According to Herodotus in a later chapter when he is describing the eastern, southern and western ends of the inhabited Earth, he makes it known that the Macrobians were the farthest inhabitants towards the sunset of the southern Nile river beyond the western Sahara. Herodotus also makes it known that only two tribes accomplished this long journey from the Nile river to the western ends of Africa, these two tribes were known as the Libyan Nasamones, who spoke an alien language to the inhabitants, and the Ichthyophagi of Elephantine, who spoke the same language as the inhabitants, but Cambyses with his huge army failed to accomplish what the Nasamones and Ichthyophagi had already completed.

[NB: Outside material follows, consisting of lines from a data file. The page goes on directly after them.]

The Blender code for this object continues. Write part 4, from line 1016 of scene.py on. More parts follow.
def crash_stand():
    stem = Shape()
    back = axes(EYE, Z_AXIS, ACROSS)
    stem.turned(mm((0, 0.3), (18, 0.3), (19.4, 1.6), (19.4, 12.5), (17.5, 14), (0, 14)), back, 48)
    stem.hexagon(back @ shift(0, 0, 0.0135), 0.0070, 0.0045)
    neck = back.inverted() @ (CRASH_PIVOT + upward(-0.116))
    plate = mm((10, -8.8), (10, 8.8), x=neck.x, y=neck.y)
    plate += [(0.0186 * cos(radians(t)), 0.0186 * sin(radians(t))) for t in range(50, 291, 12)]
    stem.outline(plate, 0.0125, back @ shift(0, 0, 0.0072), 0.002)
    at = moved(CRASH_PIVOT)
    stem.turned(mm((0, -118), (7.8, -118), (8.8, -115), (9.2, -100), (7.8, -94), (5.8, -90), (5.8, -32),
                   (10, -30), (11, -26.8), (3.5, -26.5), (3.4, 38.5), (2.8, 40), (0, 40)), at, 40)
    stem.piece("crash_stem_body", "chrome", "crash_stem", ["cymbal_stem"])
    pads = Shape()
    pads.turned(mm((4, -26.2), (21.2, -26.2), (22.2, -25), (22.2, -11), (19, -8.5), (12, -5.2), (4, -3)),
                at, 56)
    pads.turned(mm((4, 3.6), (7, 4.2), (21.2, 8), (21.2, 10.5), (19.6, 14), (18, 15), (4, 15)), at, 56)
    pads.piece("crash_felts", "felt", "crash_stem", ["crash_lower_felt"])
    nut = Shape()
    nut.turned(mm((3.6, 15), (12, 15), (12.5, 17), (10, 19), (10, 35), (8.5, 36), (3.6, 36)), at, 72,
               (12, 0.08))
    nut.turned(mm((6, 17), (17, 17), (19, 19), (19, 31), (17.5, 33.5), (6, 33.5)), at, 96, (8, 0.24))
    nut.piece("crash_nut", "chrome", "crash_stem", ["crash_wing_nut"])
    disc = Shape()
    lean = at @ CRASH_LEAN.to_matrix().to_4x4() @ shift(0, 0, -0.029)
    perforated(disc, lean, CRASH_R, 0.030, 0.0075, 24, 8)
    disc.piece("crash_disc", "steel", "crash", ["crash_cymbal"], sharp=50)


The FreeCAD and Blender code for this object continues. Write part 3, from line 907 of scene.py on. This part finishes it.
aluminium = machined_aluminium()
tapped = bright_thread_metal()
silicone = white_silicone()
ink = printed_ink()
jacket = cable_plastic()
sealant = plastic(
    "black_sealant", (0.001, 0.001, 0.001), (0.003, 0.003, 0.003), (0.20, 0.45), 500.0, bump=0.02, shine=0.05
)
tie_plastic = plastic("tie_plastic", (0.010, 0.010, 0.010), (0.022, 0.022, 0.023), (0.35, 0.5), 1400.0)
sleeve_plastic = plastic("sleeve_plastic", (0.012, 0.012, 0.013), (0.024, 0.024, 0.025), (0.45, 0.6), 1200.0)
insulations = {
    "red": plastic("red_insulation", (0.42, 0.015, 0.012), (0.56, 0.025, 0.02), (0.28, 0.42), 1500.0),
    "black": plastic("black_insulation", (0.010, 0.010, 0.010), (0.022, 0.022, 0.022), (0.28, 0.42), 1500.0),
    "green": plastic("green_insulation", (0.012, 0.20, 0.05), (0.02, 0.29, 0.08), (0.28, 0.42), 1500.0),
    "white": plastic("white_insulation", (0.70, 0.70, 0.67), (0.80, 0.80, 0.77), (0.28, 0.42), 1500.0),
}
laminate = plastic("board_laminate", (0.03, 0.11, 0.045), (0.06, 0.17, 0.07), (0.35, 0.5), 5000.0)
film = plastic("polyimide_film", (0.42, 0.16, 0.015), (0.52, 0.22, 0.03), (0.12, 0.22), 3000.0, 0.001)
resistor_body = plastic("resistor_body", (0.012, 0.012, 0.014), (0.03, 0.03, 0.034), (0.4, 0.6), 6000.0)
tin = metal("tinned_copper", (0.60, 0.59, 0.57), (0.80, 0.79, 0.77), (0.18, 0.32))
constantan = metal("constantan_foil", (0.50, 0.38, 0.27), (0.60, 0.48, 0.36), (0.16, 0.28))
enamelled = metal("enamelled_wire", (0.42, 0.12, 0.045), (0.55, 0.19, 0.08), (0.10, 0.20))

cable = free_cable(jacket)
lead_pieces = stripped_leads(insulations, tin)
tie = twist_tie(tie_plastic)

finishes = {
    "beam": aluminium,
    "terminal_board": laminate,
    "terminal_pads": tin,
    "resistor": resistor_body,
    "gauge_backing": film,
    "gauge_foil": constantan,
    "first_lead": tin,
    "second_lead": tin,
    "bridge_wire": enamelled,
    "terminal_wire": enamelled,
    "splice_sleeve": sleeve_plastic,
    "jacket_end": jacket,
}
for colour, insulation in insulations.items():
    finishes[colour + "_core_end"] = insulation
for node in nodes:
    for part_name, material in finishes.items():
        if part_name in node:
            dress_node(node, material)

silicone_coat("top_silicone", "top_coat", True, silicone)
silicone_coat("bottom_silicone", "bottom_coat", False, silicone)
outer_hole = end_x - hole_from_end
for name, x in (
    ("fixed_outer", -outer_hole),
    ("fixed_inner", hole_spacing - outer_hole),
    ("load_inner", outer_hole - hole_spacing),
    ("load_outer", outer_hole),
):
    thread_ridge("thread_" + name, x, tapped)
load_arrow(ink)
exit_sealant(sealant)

Cambyses, after being insulted by the tallest and long-lived King of Ethiopia in the west, he eagerly wanted to conquer and subdue all people of Amun and destroy all temples of the God, but failed in his desperate attempt. And although Cambyses had departed from Susa to invade and conquer the land of Egypt by crossing the Sinai desert and afterwards departing from Egypt to reach the southern realms of Ethiopia south of Egypt, he was still far away from the land of the Macrobians, who dwelt beyond the vast Sahara desert at the ends of the earth as far as the Ocean towards the western sunset.